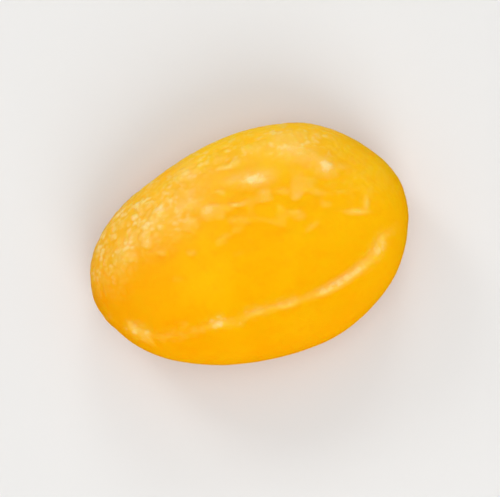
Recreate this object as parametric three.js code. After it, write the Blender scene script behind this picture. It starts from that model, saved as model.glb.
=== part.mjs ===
// One whole pitted dried apricot, lying as it rests. Millimetres, +Z up.
// X runs along its length, from the stem end to the tip, and Y across it. The origin is under its middle.
// It grew as one body: two soft halves that meet in a seam, flattened round the place where the stone was.
import * as THREE from "three";
import { mergeVertices } from "three/addons/utils/BufferGeometryUtils.js";

// Driving dimensions.
const LENGTH = 42;
const WIDTH = 29.1;
const THICKNESS = 14.4;

// The pillow. Its widest line runs at RIM_HEIGHT. CROWN and BELLY are how far it goes above and below that.
const RIM_HEIGHT = 6.2;
const CROWN = THICKNESS - RIM_HEIGHT;
const BELLY = 7.1;
// Fullness of its outline, its upper face and its underside: 1 is an ellipsoid's, and less is fuller.
const FULLNESS = { around: 0.9, above: 1, below: 0.76 };

// Waves that turn the oval outline into a grown one, and lift and lower the rim.
const PLAN_WAVES = [
  { turns: 1, share: 0.024, crest: 57 },
  { turns: 3, share: 0.026, crest: 46 },
  { turns: 5, share: 0.007, crest: 9 },
];
// The outline is a little fuller at one place, on the far side towards the tip.
const BULGE = { bearing: 64, spread: 22, share: 0.042 };
const RIM_WAVES = [
  { turns: 2, rise: 0.6, crest: 25 },
  { turns: 3, rise: 0.45, crest: 100 },
];

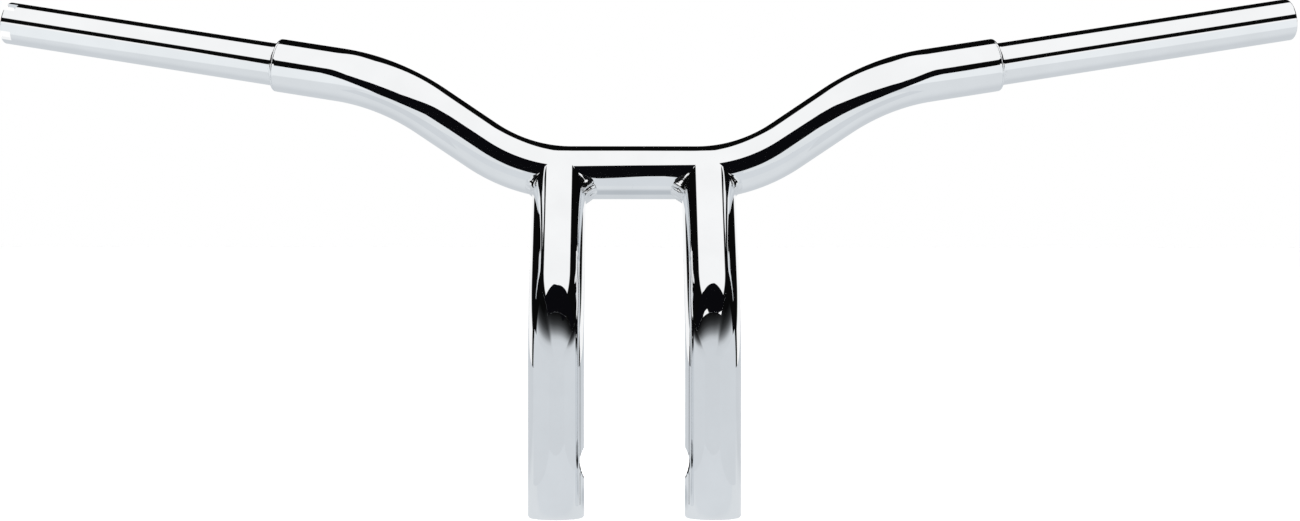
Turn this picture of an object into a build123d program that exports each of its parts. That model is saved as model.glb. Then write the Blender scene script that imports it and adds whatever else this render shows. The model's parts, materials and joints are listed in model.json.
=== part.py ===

TASK REQUIREMENTS:
Reprint the data above from the opening line to the line holding "const THICKNESS = 14.4;", inclusive, and nothing else.

THE REPLY:
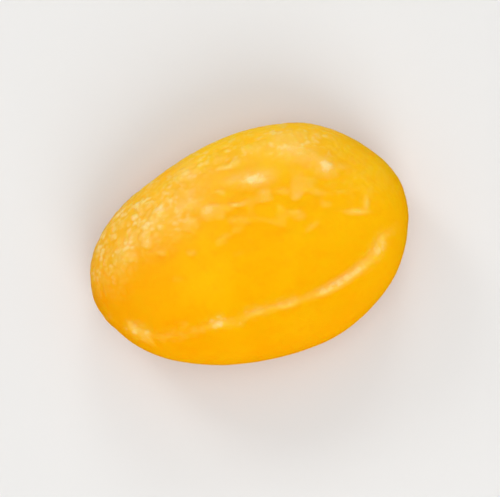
Recreate this object as parametric three.js code. After it, write the Blender scene script behind this picture. It starts from that model, saved as model.glb.
=== part.mjs ===
// One whole pitted dried apricot, lying as it rests. Millimetres, +Z up.
// X runs along its length, from the stem end to the tip, and Y across it. The origin is under its middle.
// It grew as one body: two soft halves that meet in a seam, flattened round the place where the stone was.
import * as THREE from "three";
import { mergeVertices } from "three/addons/utils/BufferGeometryUtils.js";

// Driving dimensions.
const LENGTH = 42;
const WIDTH = 29.1;
const THICKNESS = 14.4;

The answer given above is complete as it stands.